MATERIAL FOR THE TASK »
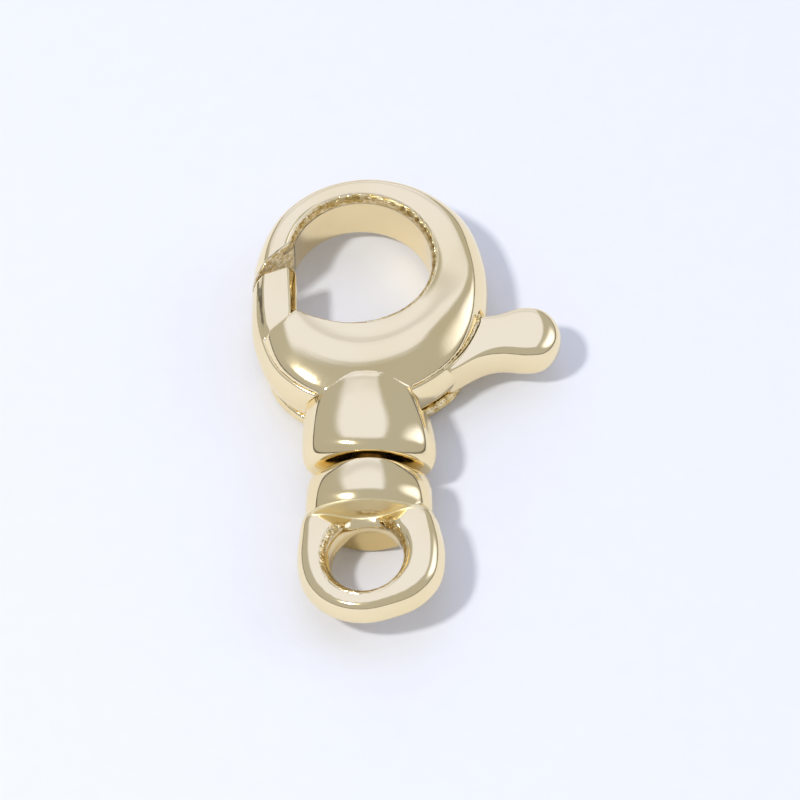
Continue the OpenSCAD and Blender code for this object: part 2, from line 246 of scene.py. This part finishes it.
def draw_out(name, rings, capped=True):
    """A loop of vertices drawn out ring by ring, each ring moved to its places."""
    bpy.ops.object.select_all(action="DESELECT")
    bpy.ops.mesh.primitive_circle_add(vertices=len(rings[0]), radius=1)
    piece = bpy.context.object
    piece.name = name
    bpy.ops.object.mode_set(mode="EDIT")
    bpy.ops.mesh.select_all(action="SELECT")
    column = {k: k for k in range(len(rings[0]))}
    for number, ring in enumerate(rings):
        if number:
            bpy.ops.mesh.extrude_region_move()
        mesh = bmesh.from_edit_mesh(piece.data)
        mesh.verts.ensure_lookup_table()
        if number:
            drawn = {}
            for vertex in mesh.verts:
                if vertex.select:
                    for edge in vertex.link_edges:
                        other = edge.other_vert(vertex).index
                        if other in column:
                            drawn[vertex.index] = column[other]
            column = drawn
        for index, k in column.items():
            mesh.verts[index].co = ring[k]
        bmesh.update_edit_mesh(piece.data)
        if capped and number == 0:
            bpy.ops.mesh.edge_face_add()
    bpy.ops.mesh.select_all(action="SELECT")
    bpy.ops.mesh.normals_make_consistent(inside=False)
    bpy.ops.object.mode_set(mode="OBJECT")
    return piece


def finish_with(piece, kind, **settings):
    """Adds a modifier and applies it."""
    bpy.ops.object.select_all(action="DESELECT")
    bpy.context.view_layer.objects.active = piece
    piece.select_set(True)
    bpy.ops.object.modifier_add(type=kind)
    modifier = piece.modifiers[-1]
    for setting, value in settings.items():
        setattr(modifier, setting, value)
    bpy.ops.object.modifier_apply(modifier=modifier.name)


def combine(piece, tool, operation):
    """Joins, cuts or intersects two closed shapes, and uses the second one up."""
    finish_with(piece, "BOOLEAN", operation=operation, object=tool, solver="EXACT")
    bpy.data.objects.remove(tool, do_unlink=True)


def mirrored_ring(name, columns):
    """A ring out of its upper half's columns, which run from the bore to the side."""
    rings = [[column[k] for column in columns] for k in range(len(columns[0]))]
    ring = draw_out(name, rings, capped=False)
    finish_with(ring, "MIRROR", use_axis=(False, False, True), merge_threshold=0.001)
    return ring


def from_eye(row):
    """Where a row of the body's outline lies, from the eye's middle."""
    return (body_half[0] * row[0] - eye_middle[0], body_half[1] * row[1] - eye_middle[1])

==

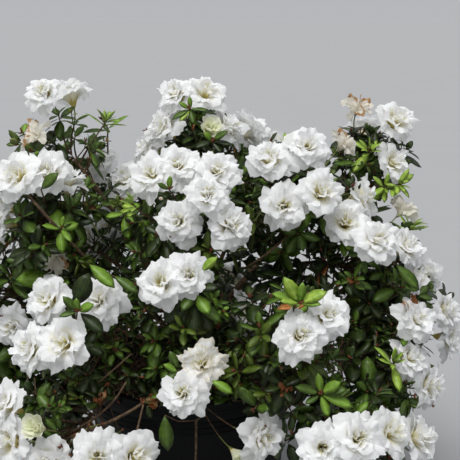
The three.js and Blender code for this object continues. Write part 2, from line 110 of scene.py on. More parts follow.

* * *

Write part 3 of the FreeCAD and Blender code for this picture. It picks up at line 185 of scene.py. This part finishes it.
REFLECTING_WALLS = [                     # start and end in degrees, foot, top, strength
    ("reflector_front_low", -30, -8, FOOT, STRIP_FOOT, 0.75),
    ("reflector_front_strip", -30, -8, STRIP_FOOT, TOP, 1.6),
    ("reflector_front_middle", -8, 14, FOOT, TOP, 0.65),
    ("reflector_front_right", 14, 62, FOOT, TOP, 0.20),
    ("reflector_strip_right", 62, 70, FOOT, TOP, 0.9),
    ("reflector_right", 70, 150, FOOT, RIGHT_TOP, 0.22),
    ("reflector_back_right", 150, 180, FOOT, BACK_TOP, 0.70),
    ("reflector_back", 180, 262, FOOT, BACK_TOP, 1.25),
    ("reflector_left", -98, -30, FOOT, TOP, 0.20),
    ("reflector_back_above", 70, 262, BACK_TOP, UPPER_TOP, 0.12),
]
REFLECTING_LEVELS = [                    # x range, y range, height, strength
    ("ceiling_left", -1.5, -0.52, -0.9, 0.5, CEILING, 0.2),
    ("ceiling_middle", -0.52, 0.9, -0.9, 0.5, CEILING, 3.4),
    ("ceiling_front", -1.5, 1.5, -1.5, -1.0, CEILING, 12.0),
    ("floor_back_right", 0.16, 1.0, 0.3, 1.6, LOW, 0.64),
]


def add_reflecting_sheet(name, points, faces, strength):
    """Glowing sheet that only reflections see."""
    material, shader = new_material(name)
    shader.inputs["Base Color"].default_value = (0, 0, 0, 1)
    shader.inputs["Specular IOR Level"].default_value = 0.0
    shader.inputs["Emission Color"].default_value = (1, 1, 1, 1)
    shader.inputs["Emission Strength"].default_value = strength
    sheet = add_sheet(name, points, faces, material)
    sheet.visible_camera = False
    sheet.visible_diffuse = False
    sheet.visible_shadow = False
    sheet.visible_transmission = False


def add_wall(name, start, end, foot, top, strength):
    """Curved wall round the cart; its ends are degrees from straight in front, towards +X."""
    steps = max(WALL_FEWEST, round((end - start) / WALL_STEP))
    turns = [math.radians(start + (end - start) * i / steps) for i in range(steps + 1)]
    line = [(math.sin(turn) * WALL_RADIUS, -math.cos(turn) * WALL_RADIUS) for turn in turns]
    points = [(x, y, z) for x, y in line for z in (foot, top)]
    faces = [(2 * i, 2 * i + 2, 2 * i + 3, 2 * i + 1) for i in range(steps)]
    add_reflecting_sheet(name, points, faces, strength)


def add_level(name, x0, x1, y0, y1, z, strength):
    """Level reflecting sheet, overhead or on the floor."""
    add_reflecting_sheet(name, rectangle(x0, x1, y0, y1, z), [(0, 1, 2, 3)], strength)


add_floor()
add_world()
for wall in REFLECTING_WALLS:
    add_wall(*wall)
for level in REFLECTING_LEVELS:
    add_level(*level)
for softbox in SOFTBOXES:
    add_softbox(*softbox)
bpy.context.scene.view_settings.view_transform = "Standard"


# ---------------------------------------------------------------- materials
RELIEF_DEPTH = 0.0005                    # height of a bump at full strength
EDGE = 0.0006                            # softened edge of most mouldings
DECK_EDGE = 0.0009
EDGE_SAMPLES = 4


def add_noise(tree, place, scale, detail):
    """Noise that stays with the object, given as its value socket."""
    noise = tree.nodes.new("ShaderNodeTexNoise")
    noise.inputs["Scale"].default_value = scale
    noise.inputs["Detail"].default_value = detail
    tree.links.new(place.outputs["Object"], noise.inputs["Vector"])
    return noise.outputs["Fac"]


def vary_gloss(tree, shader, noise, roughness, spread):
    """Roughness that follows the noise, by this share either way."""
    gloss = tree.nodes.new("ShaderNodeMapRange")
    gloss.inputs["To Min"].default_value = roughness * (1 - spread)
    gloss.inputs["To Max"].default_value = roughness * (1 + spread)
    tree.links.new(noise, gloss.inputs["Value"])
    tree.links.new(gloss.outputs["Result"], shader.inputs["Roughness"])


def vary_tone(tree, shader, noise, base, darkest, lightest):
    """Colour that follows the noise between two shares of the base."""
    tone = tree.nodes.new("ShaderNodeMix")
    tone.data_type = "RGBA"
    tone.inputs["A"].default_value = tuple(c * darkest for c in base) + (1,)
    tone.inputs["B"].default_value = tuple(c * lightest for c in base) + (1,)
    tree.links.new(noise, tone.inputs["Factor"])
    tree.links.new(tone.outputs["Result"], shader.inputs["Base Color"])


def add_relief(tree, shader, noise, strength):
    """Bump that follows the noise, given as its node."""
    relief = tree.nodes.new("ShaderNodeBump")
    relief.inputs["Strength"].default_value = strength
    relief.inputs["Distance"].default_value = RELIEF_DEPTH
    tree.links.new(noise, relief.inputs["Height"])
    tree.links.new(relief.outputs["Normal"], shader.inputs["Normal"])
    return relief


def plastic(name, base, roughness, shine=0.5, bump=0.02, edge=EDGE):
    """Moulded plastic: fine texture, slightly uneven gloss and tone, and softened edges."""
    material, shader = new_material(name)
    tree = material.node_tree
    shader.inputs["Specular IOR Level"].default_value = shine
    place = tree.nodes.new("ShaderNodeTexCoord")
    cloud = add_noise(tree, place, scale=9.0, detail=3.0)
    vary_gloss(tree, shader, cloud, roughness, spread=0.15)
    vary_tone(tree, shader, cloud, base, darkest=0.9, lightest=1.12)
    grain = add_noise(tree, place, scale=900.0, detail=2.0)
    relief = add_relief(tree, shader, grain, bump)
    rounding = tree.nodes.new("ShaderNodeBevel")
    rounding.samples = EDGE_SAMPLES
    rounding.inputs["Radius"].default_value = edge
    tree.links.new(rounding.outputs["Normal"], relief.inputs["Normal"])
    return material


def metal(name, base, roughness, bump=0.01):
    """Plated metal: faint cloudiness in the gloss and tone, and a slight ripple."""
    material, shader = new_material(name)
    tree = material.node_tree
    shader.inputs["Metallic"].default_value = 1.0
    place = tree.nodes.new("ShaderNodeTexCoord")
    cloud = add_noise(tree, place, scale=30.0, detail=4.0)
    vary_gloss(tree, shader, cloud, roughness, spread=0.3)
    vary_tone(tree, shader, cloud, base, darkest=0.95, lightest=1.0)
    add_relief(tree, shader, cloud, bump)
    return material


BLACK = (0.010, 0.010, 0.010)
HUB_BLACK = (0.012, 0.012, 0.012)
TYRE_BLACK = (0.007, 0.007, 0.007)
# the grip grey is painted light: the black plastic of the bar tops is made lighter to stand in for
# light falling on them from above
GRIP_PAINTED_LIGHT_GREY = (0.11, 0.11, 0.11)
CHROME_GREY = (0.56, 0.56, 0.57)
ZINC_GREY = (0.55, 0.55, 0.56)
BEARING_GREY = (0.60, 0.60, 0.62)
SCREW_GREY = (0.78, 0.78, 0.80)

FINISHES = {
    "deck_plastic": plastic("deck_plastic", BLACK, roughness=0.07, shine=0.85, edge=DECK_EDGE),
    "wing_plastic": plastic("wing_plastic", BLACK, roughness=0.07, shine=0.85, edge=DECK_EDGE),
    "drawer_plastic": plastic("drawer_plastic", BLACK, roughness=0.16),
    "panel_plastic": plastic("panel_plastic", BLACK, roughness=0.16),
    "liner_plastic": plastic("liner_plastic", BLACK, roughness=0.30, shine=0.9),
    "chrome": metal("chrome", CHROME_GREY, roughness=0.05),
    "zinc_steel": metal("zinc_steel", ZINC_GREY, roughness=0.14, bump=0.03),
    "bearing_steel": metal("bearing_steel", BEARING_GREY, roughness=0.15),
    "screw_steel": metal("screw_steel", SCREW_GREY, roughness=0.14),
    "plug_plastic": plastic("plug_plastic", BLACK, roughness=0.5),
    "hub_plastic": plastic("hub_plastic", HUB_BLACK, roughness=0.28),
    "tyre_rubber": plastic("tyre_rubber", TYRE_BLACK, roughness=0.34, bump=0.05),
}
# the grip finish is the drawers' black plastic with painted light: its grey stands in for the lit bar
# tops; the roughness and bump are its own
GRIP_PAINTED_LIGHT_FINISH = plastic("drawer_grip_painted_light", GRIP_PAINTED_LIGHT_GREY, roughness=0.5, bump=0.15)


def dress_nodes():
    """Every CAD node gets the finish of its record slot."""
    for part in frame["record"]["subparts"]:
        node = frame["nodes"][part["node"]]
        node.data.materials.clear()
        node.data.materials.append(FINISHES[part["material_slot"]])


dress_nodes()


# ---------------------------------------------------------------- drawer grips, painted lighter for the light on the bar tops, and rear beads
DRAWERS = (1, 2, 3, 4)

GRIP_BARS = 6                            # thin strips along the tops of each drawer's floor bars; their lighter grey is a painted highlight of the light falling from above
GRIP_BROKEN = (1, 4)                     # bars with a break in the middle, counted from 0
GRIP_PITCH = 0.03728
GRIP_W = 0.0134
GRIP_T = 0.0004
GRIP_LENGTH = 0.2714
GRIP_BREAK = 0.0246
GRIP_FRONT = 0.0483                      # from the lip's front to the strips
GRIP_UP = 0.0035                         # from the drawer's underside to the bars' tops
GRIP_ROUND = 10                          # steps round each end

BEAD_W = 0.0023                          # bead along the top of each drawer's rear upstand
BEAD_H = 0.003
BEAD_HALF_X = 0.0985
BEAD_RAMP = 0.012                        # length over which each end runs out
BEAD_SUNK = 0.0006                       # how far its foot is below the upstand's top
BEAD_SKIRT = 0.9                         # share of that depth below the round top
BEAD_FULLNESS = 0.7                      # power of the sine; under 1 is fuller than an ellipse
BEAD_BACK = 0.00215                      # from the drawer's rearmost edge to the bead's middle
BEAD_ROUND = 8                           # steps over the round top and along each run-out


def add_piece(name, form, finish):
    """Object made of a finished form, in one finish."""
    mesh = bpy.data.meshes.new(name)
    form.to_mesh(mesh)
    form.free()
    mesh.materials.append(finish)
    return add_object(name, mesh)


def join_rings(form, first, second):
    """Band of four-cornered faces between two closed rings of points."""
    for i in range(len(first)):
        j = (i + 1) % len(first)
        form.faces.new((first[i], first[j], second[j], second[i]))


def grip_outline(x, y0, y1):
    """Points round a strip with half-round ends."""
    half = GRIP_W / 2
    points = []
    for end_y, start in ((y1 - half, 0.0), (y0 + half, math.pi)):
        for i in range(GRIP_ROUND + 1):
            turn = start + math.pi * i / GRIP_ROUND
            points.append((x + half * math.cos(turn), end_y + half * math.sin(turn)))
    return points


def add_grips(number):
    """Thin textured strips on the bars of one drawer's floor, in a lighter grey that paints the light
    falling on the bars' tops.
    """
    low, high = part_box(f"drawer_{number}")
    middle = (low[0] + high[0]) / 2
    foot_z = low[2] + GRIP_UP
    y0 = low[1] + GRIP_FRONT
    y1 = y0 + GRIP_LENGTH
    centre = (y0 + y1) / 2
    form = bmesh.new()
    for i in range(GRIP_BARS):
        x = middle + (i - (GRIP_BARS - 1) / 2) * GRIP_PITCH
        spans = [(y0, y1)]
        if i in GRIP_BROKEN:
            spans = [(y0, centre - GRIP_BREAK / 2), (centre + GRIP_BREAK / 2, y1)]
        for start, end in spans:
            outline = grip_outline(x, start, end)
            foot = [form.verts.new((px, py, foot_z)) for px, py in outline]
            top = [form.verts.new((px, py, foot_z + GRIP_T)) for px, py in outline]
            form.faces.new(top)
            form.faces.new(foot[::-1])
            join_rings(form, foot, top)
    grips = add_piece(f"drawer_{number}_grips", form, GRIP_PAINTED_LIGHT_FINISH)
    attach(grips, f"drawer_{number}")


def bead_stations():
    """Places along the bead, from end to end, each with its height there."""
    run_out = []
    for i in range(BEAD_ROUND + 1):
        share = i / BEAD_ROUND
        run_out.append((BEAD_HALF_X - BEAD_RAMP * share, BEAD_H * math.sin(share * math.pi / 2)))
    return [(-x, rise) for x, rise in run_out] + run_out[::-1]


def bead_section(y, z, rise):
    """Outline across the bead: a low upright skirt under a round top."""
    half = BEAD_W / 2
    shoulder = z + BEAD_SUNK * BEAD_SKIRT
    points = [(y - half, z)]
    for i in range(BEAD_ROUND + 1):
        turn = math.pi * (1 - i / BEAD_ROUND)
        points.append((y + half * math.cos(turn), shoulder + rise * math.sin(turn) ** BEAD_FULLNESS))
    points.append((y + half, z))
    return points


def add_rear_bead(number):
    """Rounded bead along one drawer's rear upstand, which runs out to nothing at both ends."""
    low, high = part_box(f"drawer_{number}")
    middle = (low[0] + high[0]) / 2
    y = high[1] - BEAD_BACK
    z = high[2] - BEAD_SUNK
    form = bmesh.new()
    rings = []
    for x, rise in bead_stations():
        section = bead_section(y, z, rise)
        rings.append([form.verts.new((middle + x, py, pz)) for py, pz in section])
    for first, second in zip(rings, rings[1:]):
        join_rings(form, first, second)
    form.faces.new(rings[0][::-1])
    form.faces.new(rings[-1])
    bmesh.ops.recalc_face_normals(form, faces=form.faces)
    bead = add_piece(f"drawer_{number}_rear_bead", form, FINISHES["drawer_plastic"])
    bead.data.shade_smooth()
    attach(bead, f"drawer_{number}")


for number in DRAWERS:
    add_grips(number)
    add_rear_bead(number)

REQUIREMENT »
Find all lines with "scene" in them and copy each one.

THE REPLY »
Continue the OpenSCAD and Blender code for this object: part 2, from line 246 of scene.py. This part finishes it.
The three.js and Blender code for this object continues. Write part 2, from line 110 of scene.py on. More parts follow.
Write part 3 of the FreeCAD and Blender code for this picture. It picks up at line 185 of scene.py. This part finishes it.
bpy.context.scene.view_settings.view_transform = "Standard"